I edited validator.py to show the cell index and cell type in the warning message to help track offending cell

if (version, version_minor) >= (4, 5):
    # if we support cell ids ensure default ids are provided
    for i,cell in enumerate(nbdict["cells"]):
        if "id" not in cell:
            warnings.warn(
                f"Cell index: {i} cell_type {cell.cell_type} {cell.source[0:50]} \n" ".Cell is missing an id field, this will become"
                " a hard error in future nbformat versions. You may want"
                " to use `normalize()` on your notebooks before validations"
                " (available since nbformat 5.1.4). Previous versions of nbformat"
                " are fixing this issue transparently, and will stop doing so"
                f" in the future. ",
                MissingIDFieldWarning,
                stacklevel=3,
            )
Grufoony commented 1 year ago

I miss the point in inserting this warning into the normalize() function. I'm using normalize() to get rid of this warning but it's actually not possible due to this behavior.

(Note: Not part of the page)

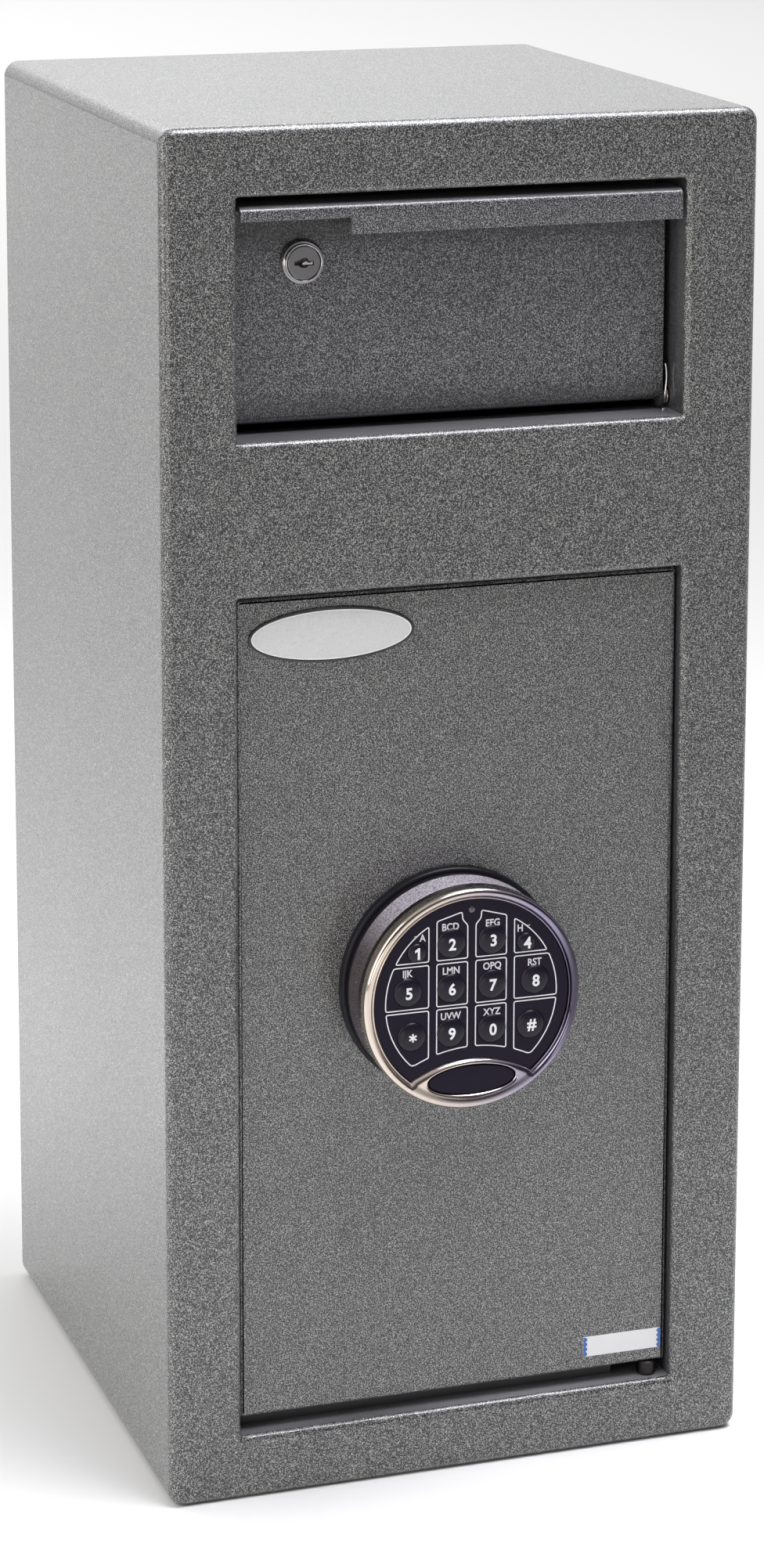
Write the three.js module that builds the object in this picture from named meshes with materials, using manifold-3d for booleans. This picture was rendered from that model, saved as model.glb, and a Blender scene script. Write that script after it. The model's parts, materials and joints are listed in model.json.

Carreau commented 1 year ago

normalize is a workaround – it was added to have a path forward – in general you should pass a valid notebook into those function and normalize should be no-op.

Carreau commented 1 year ago

And it is in the doc of normalize:

def normalize(...):
    """
...

    You should in general not rely on this function and make sure the notebooks
    that reach nbformat are already in a normal form. If not you likely have a bug,
    and may have security issues.
    """

Normalize will try to fix your notebook, but still warn you if the notebook are invalid.